On Fri, 2022-04-08 at 17:52 +0100, Valentin Schneider wrote:
>
> Hi,
>
> On 06/04/22 15:01, Huang Ying wrote:
> > When Peter Zijlstra reviewed commit 0fb3978b0aac ("sched/numa: Fix
> > NUMA topology for systems with CPU-less nodes") [1], he pointed out
> > that sched_domains_numa_distance and sched_domains_numa_masks are made
> > separate RCU variables. That could go side-ways if there were a
> > function using both, although there isn't for now.
> >
> > So we update sched_domains_numa_distance and sched_domains_numa_masks
> > and some other related sched topology parameters atomically to address
> > the potential issues.
> >
> > [1] https://lkml.kernel.org/r/20220214121553.582248-1-
> > ying.huang@xxxxxxxxx
> >
>
> I had to re-acquaint myself with [1], but AFAICT this looks mostly
> OK. Have some nits/comments below, I haven't actually tested this yet as
> I'm still setting stuff up over here...
>
> > Signed-off-by: "Huang, Ying" <ying.huang@xxxxxxxxx>
> > Suggested-by: Peter Zijlstra <peterz@xxxxxxxxxxxxx>
> > Cc: Valentin Schneider <valentin.schneider@xxxxxxx>
> > Cc: Ingo Molnar <mingo@xxxxxxxxxx>
> > Cc: Mel Gorman <mgorman@xxxxxxx>
> > Cc: Rik van Riel <riel@xxxxxxxxxxx>
> > Cc: Srikar Dronamraju <srikar@xxxxxxxxxxxxxxxxxx>
> > ---
> > kernel/sched/fair.c | 47 ++++++---
> > kernel/sched/sched.h | 14 ++-
> > kernel/sched/topology.c | 223 +++++++++++++++++++---------------------
> > 3 files changed, 151 insertions(+), 133 deletions(-)
> >
> > diff --git a/kernel/sched/fair.c b/kernel/sched/fair.c
> > index d4bd299d67ab..546e7347fafc 100644
> > --- a/kernel/sched/fair.c
> > +++ b/kernel/sched/fair.c
> > @@ -1294,17 +1294,22 @@ static unsigned long score_nearby_nodes(struct
> > task_struct *p, int nid,
> > int lim_dist, bool task)
> > {
> > unsigned long score = 0;
> > - int node, max_dist;
> > + int node, max_dist, type;
> > + struct sched_numa_topology *topology;
> > +
> > + rcu_read_lock();
> > + topology = rcu_dereference(sched_numa_topology);
> > + type = topology->type;
> > + max_dist = topology->max_distance;
> > + rcu_read_unlock();
> >
>
> One thing worth pointing out, the NUMA topology type *wasn't* RCU protected
> previously, which I think we've been wanting since
>
> 0083242c9375 ("sched/topology: Skip updating masks for non-online nodes")
>
> (before then the topology was init'd once-and-for-all).
>
> Another thing; this pattern is now repeated a handful of times in fair.c,
> what about bundling it up? As a bonus it lets us keep the definition of
> struct sched_numa_topology internal to topology.c:
>
> void sched_fetch_numa_topology(int *type int *max_distance)
> {
> struct sched_numa_topology __rcu *topology;
>
> rcu_read_lock();
> topology = rcu_dereference(sched_numa_topology);
>
> if (type)
> *type = topology->type;
>
> if (max_distance)
> *max_distance = topology->max_distance;
>
>
> rcu_read_unlock();
> }
>
This looks good. Will use it in the next version. Thanks!

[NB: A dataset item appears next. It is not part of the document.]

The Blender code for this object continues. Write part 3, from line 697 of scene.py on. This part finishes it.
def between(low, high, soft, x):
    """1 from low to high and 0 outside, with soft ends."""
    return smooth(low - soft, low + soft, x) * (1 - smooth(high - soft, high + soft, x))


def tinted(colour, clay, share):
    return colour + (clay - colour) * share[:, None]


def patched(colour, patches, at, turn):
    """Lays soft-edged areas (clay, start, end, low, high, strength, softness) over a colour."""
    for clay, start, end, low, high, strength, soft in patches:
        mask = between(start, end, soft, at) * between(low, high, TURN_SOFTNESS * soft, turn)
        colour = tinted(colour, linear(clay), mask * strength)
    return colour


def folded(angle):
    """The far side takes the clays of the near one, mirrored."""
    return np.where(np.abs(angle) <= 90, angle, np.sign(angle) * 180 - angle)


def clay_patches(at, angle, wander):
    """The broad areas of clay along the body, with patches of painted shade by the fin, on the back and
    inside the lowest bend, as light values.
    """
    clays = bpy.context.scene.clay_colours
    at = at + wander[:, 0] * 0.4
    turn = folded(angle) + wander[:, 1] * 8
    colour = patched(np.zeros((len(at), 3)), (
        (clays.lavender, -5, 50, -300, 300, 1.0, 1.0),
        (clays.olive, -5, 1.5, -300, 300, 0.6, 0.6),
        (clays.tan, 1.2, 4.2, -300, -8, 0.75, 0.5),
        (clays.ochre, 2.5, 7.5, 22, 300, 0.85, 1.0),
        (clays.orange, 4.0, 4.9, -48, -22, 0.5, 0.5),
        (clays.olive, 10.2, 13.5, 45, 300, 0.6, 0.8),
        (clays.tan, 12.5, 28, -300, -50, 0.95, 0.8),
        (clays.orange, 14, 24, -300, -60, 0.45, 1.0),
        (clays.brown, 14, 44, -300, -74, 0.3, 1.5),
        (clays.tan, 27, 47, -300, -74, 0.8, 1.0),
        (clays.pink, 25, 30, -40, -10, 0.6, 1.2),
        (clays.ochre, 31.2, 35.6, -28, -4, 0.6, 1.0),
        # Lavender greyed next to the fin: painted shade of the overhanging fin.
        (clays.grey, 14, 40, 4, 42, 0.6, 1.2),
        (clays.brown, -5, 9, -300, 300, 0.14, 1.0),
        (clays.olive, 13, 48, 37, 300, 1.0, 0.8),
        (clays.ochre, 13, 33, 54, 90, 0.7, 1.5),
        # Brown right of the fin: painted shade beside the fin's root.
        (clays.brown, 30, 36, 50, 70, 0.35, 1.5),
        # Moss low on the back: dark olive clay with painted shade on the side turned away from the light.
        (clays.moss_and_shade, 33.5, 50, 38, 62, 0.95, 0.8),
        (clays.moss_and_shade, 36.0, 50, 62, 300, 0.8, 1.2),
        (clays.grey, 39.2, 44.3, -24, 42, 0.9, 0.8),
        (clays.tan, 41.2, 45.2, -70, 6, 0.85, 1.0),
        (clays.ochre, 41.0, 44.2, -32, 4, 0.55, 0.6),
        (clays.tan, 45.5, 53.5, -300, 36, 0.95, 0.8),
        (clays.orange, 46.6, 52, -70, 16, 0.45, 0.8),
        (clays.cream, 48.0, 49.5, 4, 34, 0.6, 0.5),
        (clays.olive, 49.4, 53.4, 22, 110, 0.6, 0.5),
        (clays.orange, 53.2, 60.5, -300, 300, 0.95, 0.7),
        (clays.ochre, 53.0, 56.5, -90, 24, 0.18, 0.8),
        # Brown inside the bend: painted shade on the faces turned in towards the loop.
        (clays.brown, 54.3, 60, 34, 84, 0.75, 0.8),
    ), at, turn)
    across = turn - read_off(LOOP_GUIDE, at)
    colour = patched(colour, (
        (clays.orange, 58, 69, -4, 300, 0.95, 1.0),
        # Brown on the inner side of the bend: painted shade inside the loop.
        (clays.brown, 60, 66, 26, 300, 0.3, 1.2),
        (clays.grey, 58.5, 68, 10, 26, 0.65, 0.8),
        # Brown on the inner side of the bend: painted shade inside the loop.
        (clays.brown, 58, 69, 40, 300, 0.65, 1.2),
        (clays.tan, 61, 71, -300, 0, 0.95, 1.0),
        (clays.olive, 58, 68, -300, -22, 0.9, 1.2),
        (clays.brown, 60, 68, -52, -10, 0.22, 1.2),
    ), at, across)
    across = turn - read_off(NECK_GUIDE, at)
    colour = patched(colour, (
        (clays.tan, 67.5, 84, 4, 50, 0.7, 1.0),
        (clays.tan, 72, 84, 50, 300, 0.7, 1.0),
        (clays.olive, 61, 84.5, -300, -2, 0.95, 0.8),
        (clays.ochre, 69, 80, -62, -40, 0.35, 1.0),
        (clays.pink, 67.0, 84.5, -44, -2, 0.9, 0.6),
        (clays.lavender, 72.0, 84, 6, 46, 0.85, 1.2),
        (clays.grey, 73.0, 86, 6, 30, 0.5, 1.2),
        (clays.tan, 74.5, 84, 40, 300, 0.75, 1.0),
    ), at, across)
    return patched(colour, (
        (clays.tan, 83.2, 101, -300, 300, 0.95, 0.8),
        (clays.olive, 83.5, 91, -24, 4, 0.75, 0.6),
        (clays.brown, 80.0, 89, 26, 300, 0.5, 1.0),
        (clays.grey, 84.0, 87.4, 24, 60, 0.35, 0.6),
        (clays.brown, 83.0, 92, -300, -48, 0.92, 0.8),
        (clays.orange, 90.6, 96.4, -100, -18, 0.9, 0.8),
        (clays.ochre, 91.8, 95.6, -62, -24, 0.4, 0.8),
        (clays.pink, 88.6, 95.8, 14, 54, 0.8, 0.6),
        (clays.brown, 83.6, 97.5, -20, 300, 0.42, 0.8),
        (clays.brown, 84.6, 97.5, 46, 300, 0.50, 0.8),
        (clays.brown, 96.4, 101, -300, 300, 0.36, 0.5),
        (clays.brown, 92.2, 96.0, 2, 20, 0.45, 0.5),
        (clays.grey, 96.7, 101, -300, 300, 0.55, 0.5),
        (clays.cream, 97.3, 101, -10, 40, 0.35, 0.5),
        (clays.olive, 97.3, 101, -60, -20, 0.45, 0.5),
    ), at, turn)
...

> > diff --git a/kernel/sched/topology.c b/kernel/sched/topology.c
> > index 810750e62118..19523b23034f 100644
> > --- a/kernel/sched/topology.c
> > +++ b/kernel/sched/topology.c
> > @@ -1483,14 +1483,10 @@ static void claim_allocations(int cpu, struct
> > sched_domain *sd)
> > }
> >
> > #ifdef CONFIG_NUMA
> > -enum numa_topology_type sched_numa_topology_type;
> > +struct sched_numa_topology default_numa_topology;
>
> Shouldn't this be static?
Yes. Will change it in the next version.
> > +struct sched_numa_topology *sched_numa_topology =
> > &default_numa_topology;
>
> This should also be __rcu (sparse should complain about this)

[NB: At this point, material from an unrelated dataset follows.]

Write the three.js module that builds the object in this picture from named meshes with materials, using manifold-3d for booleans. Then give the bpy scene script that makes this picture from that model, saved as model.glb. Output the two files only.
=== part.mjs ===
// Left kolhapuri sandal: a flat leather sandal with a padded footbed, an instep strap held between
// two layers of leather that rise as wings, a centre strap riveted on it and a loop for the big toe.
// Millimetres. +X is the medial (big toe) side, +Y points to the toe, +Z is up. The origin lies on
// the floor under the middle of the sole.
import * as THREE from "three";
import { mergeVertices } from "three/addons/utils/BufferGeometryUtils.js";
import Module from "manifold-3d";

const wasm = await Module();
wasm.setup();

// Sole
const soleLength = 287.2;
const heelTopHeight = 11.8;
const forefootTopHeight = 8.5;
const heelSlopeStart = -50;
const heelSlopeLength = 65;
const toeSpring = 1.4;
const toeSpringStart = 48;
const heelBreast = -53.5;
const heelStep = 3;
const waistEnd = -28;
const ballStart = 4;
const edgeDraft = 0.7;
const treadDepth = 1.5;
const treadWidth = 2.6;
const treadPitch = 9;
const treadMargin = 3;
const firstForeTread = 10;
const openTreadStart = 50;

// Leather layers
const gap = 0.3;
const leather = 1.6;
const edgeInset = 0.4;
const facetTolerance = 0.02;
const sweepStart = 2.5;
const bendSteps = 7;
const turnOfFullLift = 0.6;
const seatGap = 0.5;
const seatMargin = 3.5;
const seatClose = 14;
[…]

Yes. Will change it in the next version.
> >
> > -static int sched_domains_numa_levels;
> > static int sched_domains_curr_level;
> > -
> > -int sched_max_numa_distance;
> > -static int *sched_domains_numa_distance;
> > -static struct cpumask ***sched_domains_numa_masks;
> > #endif
> >
> > /*
>
> > +static void sched_numa_topology_switch(struct sched_numa_topology
> > *topology,
> > + struct sched_domain_topology_level
> > *tl)
> > +{
> > + struct sched_numa_topology *old_topology = sched_numa_topology;
> > + struct sched_domain_topology_level *old_tl =
> > sched_domain_topology;
> > +
> > + rcu_assign_pointer(sched_numa_topology, topology);
> > + sched_domain_topology = tl;
> > +
> > + if (old_topology == &default_numa_topology)
> > + return;
> > +
> > + init_rcu_head(&old_topology->rcu);
>
> I'm not familiar with this and I can find only a handful of users, should
> we be doing that for struct sched_domain?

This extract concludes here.